Non riesce così a condizionare positivamente le Borse il dato sulla fiducia delle imprese tedesche che a gennaio è salito a 108,3 punti contro stime ferme a 107,6 e un valore a dicembre di 107,3. A Milano il rosso è guidato dal calo del 3% di Stm che perde terreno dopo i risultati deludenti del quarto trimestre 2011 e le indicazioni deboli sui ricavi del trimestre in corso, da Mediaset ed Eni che perdono entrambe oltre il 2% e Telecom Italia che perde quasi il 2% sui timori di un possibile taglio della cedola e sui downgrade degli analisti di Intermonte e Mediobanca a neutral. Il gruppo guidato da Franco Bernabè ha fatto sapere che una decisione sulla cedola verrà presa nel Cda del prossimo marzo, spiegando però che la priorità resta il mantenimento degli attuali livelli di rating.

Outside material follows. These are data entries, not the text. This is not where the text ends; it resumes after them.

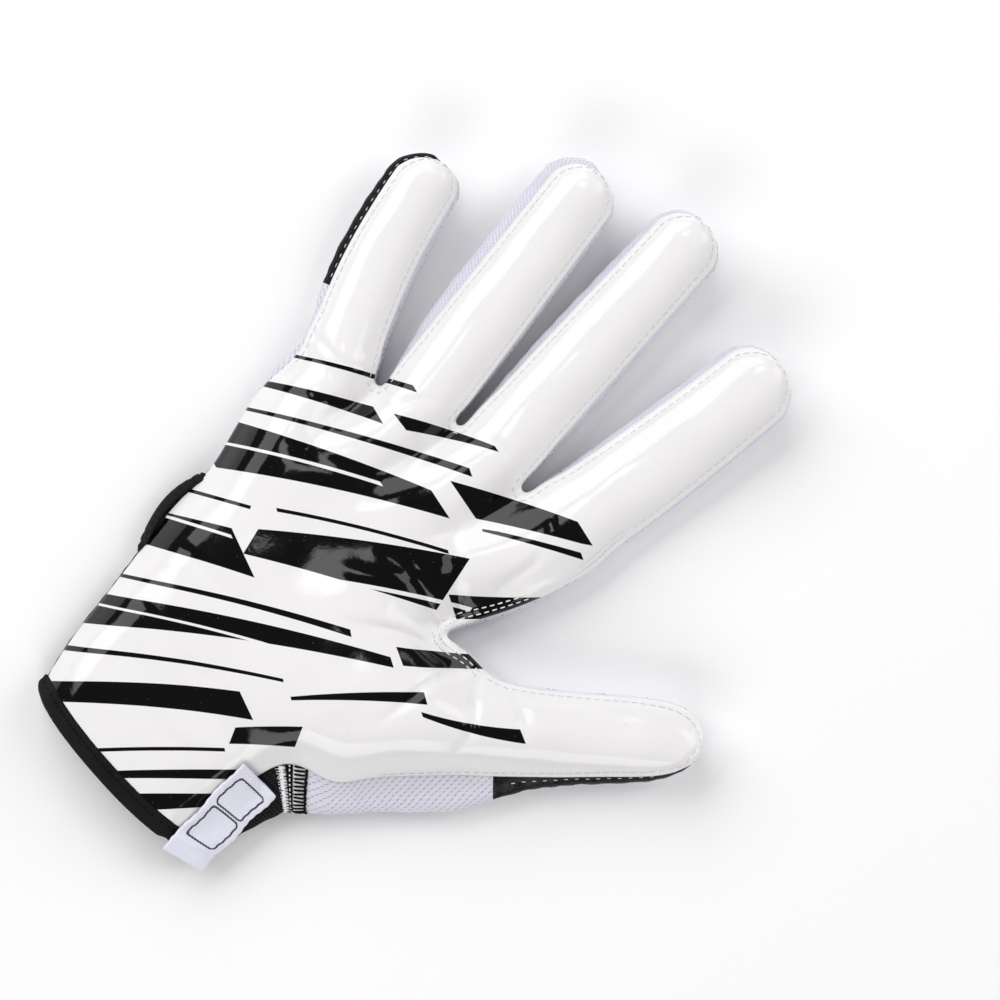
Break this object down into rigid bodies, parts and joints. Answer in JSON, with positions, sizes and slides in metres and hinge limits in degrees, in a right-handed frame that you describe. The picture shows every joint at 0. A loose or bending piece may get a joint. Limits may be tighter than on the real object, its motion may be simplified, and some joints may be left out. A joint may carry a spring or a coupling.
{
  "type": "football receiver glove",
  "caption": "Right-hand football receiver glove lying palm up, with a glossy grip palm, knit back and side walls, a wrist strap and a taped cuff.",
  "frame": {"origin": "on the plane that the back of the hand rests on, under the middle of the palm", "axes": "+X to the thumb side, +Y along the hand to the fingertips, +Z out of the palm"},
  "size_m": [0.171, 0.2218, 0.0237],
  "materials": {
    "palm_film": "wet-gloss white film with black printed bars",
    "knit": "pale lavender eyelet knit",
    "black_cloth": "black woven cloth",
    "black_film": "gloss black embossed strip",
    "black_elastic": "black ribbed elastic",
    "black_binding": "matt black binding tape",
    "woven_tab": "white woven tape"
  },
  "bodies": {
    "root": {"palm_panel": "palm_film", "back_panel": "knit", "cuff_back": "black_cloth", "wrist_side": "black_cloth", "hand_side_mesh": "knit", "pinky_side_strip": "black_film", "gusset_pinky_ring": "knit", "gusset_ring_middle": "knit", "gusset_middle_index": "knit", "thumb_gusset": "knit", "thumb_side_strip": "black_film", "thumb_side_mesh": "knit", "wrist_elastic": "black_elastic", "wrist_strap": "black_cloth", "cuff_binding": "black_binding", "label_tab": "woven_tab"}
  },
  "joints": []
}
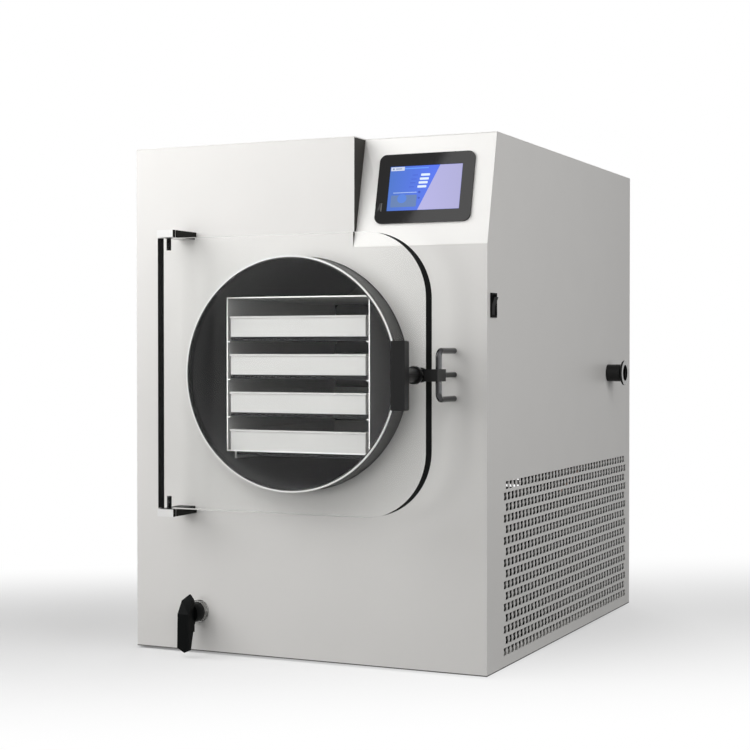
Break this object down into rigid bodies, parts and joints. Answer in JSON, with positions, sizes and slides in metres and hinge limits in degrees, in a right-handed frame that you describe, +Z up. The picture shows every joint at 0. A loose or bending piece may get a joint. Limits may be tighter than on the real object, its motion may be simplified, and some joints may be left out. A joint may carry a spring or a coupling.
{
  "type": "freeze dryer",
  "caption": "Benchtop freeze dryer with a sloped screen console, round vacuum chamber, hinged clear door with a bar latch, tray rack, side vacuum port and front drain valve.",
  "frame": {"origin": "bottom centre of the overall bounding box, on the surface that the feet stand on", "axes": "+X to the right of the door side, along the cabinet's width; +Y from the door towards the back, along its depth; +Z up"},
  "size_m": [0.579, 0.813, 0.733],
  "materials": {
    "cabinet_front": "satin",
    "cabinet_side": "satin",
    "console": "satin",
    "frame_steel": "satin",
    "rubber_black": "matte",
    "screw_steel": "satin",
    "chamber_steel": "satin",
    "gasket": "satin",
    "foam": "matte",
    "copper": "satin",
    "rack_steel": "satin",
    "heater_black": "matte",
    "tray_steel": "satin",
    "acrylic": "polished",
    "hinge_arm": "satin",
    "bush_black": "satin",
    "latch_black": "satin",
    "hoop_chrome": "polished",
    "hose": "satin",
    "valve_black": "gloss",
    "nut_chrome": "polished",
    "port_steel": "satin",
    "compressor_black": "satin",
    "fin_aluminium": "satin",
    "fan_grey": "matte",
    "drier": "satin",
    "box_steel": "satin",
    "bezel": "gloss",
    "display": "polished",
    "switch_black": "gloss"
  },
  "bodies": {
    "cabinet": {"base_pan": "frame_steel", "feet": "rubber_black", "front_panel": "cabinet_front", "console_panel": "console", "top_cover": "cabinet_front", "left_side_panel": "cabinet_side", "right_side_panel": "cabinet_side", "rear_panel": "cabinet_side", "inner_frame": "frame_steel", "rear_screws": "screw_steel", "chamber_shell": "chamber_steel", "door_gasket": "gasket", "chamber_insulation": "foam", "cold_coil": "copper", "chamber_cradle": "frame_steel", "rack_frame": "rack_steel", "heating_shelves": "heater_black", "tray_1": "tray_steel", "tray_2": "tray_steel", "tray_3": "tray_steel", "tray_4": "tray_steel", "temperature_probe": "screw_steel", "hinge_arm_upper": "hinge_arm", "hinge_arm_lower": "hinge_arm", "hinge_pins": "screw_steel", "hinge_screws": "screw_steel", "latch_hoop": "hoop_chrome", "latch_keeper": "latch_black", "hoop_nuts": "nut_chrome", "drain_hose": "hose", "drain_valve_body": "valve_black", "drain_nut": "nut_chrome", "vacuum_port": "port_steel", "vacuum_pipe": "hose", "compressor": "compressor_black", "compressor_mounts": "rubber_black", "condenser_core": "fin_aluminium", "fan_shroud": "fan_grey", "fan_motor": "frame_steel", "refrigerant_pipes": "copper", "filter_drier": "drier", "control_box": "box_steel", "power_supply": "box_steel", "screen_bezel": "bezel", "display_panel": "display", "display_housing": "fan_grey", "switch_housing": "switch_black", "power_inlet": "switch_black"},
    "door": {"door_plate": "acrylic", "hinge_bushes": "bush_black", "latch_bushing": "latch_black"},
    "latch": {"latch_handle": "latch_black", "latch_spindle": "screw_steel", "latch_cam": "latch_black", "latch_nut": "latch_black"},
    "drain_lever": {"drain_lever": "valve_black"},
    "power_switch": {"switch_rocker": "switch_black"},
    "fan": {"fan_blades": "fan_grey"}
  },
  "joints": [
    {"name": "door_hinge", "type": "hinge", "parent": "cabinet", "child": "door", "pos_m": [-0.2005, -0.3378, 0.4055], "axis": [0, 0, -1], "range_deg": [0, 180]},
    {"name": "latch_turn", "type": "hinge", "parent": "door", "child": "latch", "pos_m": [0.1835, -0.3665, 0.4055], "axis": [0, 1, 0], "range_deg": [0, 180]},
    {"name": "drain_lever_turn", "type": "hinge", "parent": "cabinet", "child": "drain_lever", "pos_m": [-0.184, -0.3165, 0.0614], "axis": [0, 1, 0], "range_deg": [0, 90]},
    {"name": "power_switch_rock", "type": "hinge", "parent": "cabinet", "child": "power_switch", "pos_m": [0.2575, -0.265, 0.4985], "axis": [0, -1, 0], "range_deg": [0, 20]},
    {"name": "fan_spin", "type": "hinge", "parent": "cabinet", "child": "fan", "pos_m": [0.164, -0.0465, 0.1215], "axis": [1, 0, 0], "continuous": true}
  ]
}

Corrono Diasorin (+4,37%), Luxottica +3,17% dopo il fatturato record del 2011 e Bpm (+1,46%) dopo che Citigroup ha alzato il rating a neutral e Mps (+1,36%). In territorio negativo Unicredit -0,85 che si avvia venerdì’ a chiudere l’aumento con il pieno, Intesa -1,24% e Ubi -1,31% Positiva Banco Popolare +0,66%.